#### What needs to be done:
The lines to be extracted run from the start of the listing through the line containing "a back panel."; copy them exactly and nothing else.

#### Data extract:

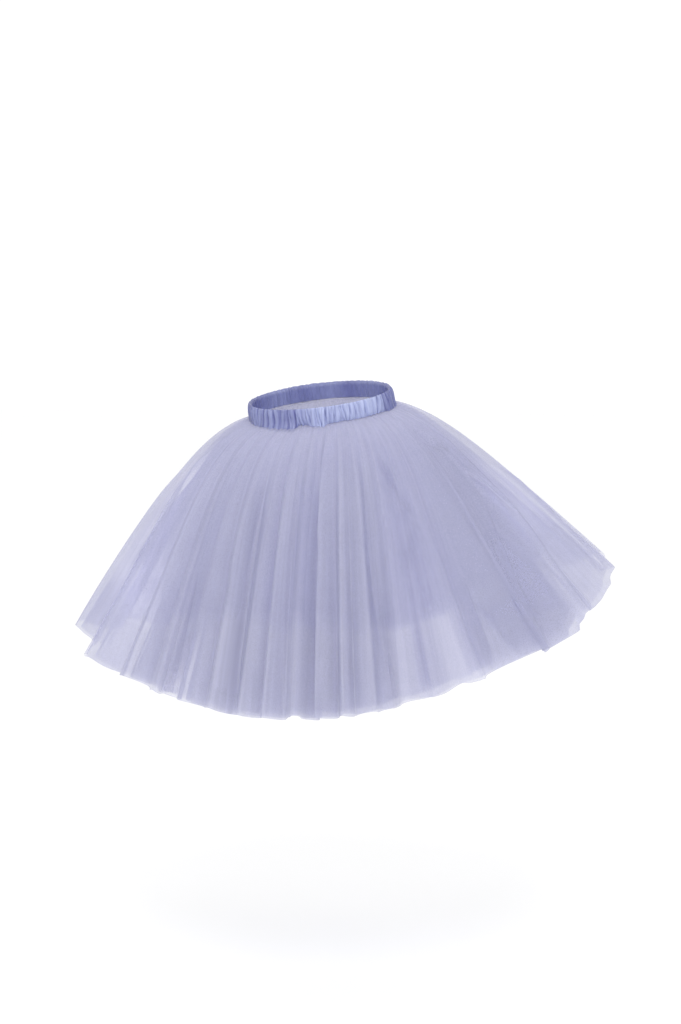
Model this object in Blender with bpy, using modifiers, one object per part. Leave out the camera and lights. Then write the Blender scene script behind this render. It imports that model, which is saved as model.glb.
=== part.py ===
"""Child's ballet tutu: a ruched satin waistband and three layers of tulle, each a front and a back panel.

Metres, +Z up. The front faces -Y and the wearer's left is +X. The origin is the centre of the waist
opening, where the wearer holds the garment up. Azimuths are in degrees round +Z, from 0 at the front
through 90 at the wearer's left side to 180 at the back.
"""

from collections import namedtuple
from math import cos, degrees, exp, floor, pi, radians, sin

import bmesh
import bpy
from mathutils import Matrix, Vector

COLLECTION_NAME = "ballet_tutu"

# Waistband: an elastic in a satin casing, drawn in to the waist
WAIST_HALF_WIDTH = 0.098
WAIST_HALF_DEPTH = 0.077
WAIST_PITCH = 13.6  # the front of the waist sits lower than the back
WAIST_ROLL = 3.0  # the wearer's left hip is raised
BAND_HEIGHT = 0.022
BAND_WALL = 0.0022
GATHER_COUNT = 60
GATHER_RISE = 0.0016
GATHER_UNEVENNESS = 0.45
COLUMNS_PER_GATHER = 4

# Tulle: panels cut as half rings, joined at the sides
TULLE_WALL = 0.0010
SEAM_GAP = 0.0003
BAND_CLEARANCE = 0.0009  # from the band's lower edge to the middle of the outer wall
FLARE_LENGTH = 0.066  # the cloth domes out from the band and turns down over about this length
FOLD_POWER = 0.85  # how early the folds open out below the band
SPREAD_LENGTH = 0.14  # the layers have parted by this far below the band
COLUMNS_PER_FOLD = 6
LEAST_COLUMN = 0.6  # degrees from a side seam to the nearest column of a fold
ROW_COUNT = 6
ROW_POWER = 1.6  # rows lie closer together near the band, where the cloth bends most
PROFILE_STEPS = 48

# How the cloth falls, at even azimuths: its slope below the horizontal in degrees, and the outer
# layer's length from the band to the hem
Fall = namedtuple("Fall", "azimuth at_waist at_hem length")
FALLS = (
    Fall(0, 19, 77, 0.405),
    Fall(45, 18, 75, 0.405),
    Fall(90, 13, 50, 0.390),
    Fall(135, 9, 44, 0.375),
    Fall(180, 17, 67, 0.405),
    Fall(225, 18, 67, 0.395),
    Fall(270, 11, 57, 0.405),
    Fall(315, 14, 67, 0.390),
)

# Folds at the hem: where each stands out and by how much, and the depth of the trough after it
Fold = namedtuple("Fold", "azimuth crest trough")
FOLDS = (
    Fold(0, 0.011, 0.008),
    Fold(7, 0.013, 0.010),
    Fold(16, 0.015, 0.018),
    Fold(26, 0.013, 0.008),
    Fold(32, 0.010, 0.010),
    Fold(39, 0.014, 0.018),
    Fold(50, 0.017, 0.012),
    Fold(62, 0.013, 0.011),
    Fold(75, 0.013, 0.020),
    Fold(89, 0.012, 0.017),
    Fold(107, 0.006, 0.005),
    Fold(127, 0.021, 0.013),
    Fold(142, 0.014, 0.015),
    Fold(158, 0.016, 0.011),
    Fold(173, 0.012, 0.015),
    Fold(188, 0.015, 0.011),
    Fold(200, 0.010, 0.012),
    Fold(210, 0.014, 0.017),
    Fold(224, 0.012, 0.009),
    Fold(233, 0.011, 0.015),
    Fold(245, 0.016, 0.011),
    Fold(258, 0.012, 0.014),
    Fold(273, 0.021, 0.022),
    Fold(307, 0.018, 0.012),
    Fold(322, 0.013, 0.009),
    Fold(331, 0.012, 0.014),
    Fold(341, 0.011, 0.008),
    Fold(349, 0.014, 0.019),
)

# Layers from the outside in: how much shorter than the outer one, how far inside it, share of its folds
Layer = namedtuple("Layer", "name shorter inside_at_waist inside_at_hem fold_share")
LAYERS = (
    Layer("tulle_outer", 0.000, 0.0000, 0.000, 1.00),
    Layer("tulle_middle", 0.012, 0.0014, 0.010, 0.94),
    Layer("tulle_inner", 0.026, 0.0028, 0.020, 0.88),
)
Panel = namedtuple("Panel", "name first_azimuth last_azimuth")
PANELS = (Panel("front", -90.0, 90.0), Panel("back", 90.0, 270.0))

# Finish of each cloth: colour as red, green, blue and roughness
SATIN_COLOUR = (0.25, 0.28, 0.58)
SATIN_ROUGHNESS = 0.35
TULLE_COLOUR = (0.45, 0.46, 0.68)
TULLE_ROUGHNESS = 0.8


def clear_scene():
    for item in list(bpy.data.objects):
        bpy.data.objects.remove(item, do_unlink=True)


def new_collection(name):
    collection = bpy.data.collections.new(name)
    bpy.context.scene.collection.children.link(collection)
    return collection


def cloth_material(name, colour, roughness):
    material = bpy.data.materials.new(name)
    material.use_nodes = True
    shader = material.node_tree.nodes["Principled BSDF"]
    shader.inputs["Base Color"].default_value = (*colour, 1.0)
    shader.inputs["Roughness"].default_value = roughness
    shader.inputs["Metallic"].default_value = 0.0
    return material


def add_object(collection, name, mesh, material):
    mesh.materials.append(material)
    item = bpy.data.objects.new(name, mesh)
    collection.objects.link(item)
    return item


def smooth_step(share):
    share = min(max(share, 0.0), 1.0)
    return share * share * (3.0 - 2.0 * share)


def value_round(table, column, azimuth):
    """A column of an evenly spaced table, read at any azimuth from a smooth curve through its rows."""
    place = (azimuth % 360.0) * len(table) / 360.0
    row = floor(place)
    share = place - row
    before, start, end, after = (getattr(table[(row + k) % len(table)], column) for k in (-1, 0, 1, 2))
    bend_a = end - before
    bend_b = 2.0 * before - 5.0 * start + 4.0 * end - after
    bend_c = 3.0 * (start - end) + after - before
    return start + 0.5 * share * (bend_a + share * (bend_b + share * bend_c))


def fold_height(azimuth):
    """Height of the folds at the hem: smooth waves through the crests and the troughs between them."""
    for number, fold in enumerate(FOLDS):
        following = FOLDS[(number + 1) % len(FOLDS)]
        width = (following.azimuth - fold.azimuth) % 360.0
        share = ((azimuth - fold.azimuth) % 360.0) / width
        if share <= 1.0:
            near_crest = fold.crest if share < 0.5 else following.crest
            wave = 0.5 + 0.5 * cos(2.0 * pi * share)
            return wave * near_crest - (1.0 - wave) * fold.trough
    raise ValueError("no fold at this azimuth")


def waist_tilt():
    return Matrix.Rotation(radians(-WAIST_ROLL), 3, "Y") @ Matrix.Rotation(radians(WAIST_PITCH), 3, "X")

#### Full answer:
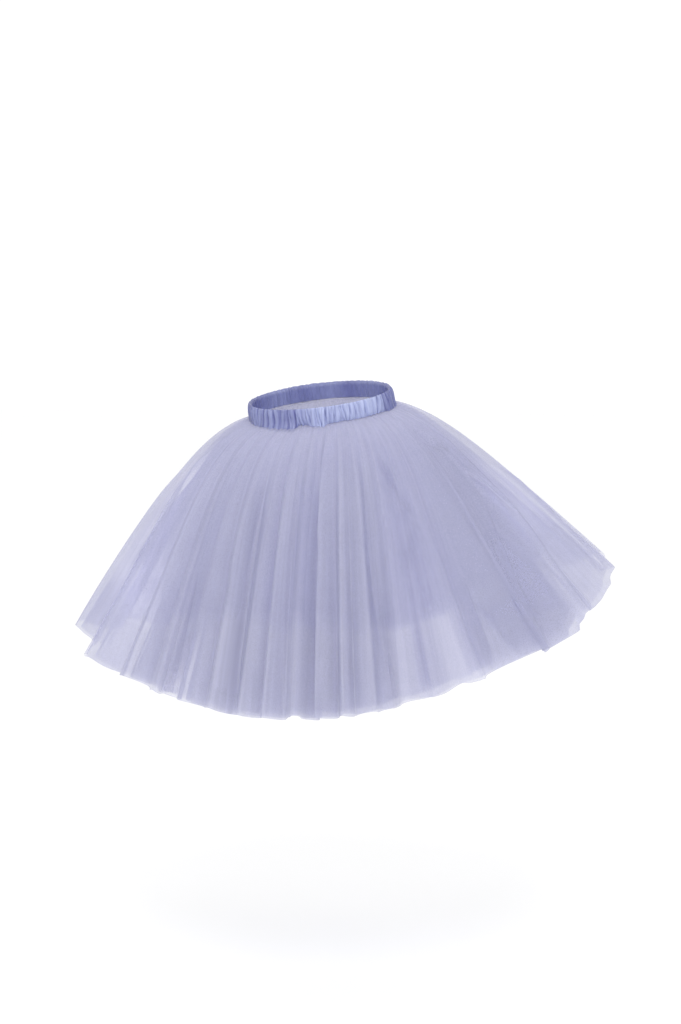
Model this object in Blender with bpy, using modifiers, one object per part. Leave out the camera and lights. Then write the Blender scene script behind this render. It imports that model, which is saved as model.glb.
=== part.py ===
"""Child's ballet tutu: a ruched satin waistband and three layers of tulle, each a front and a back panel.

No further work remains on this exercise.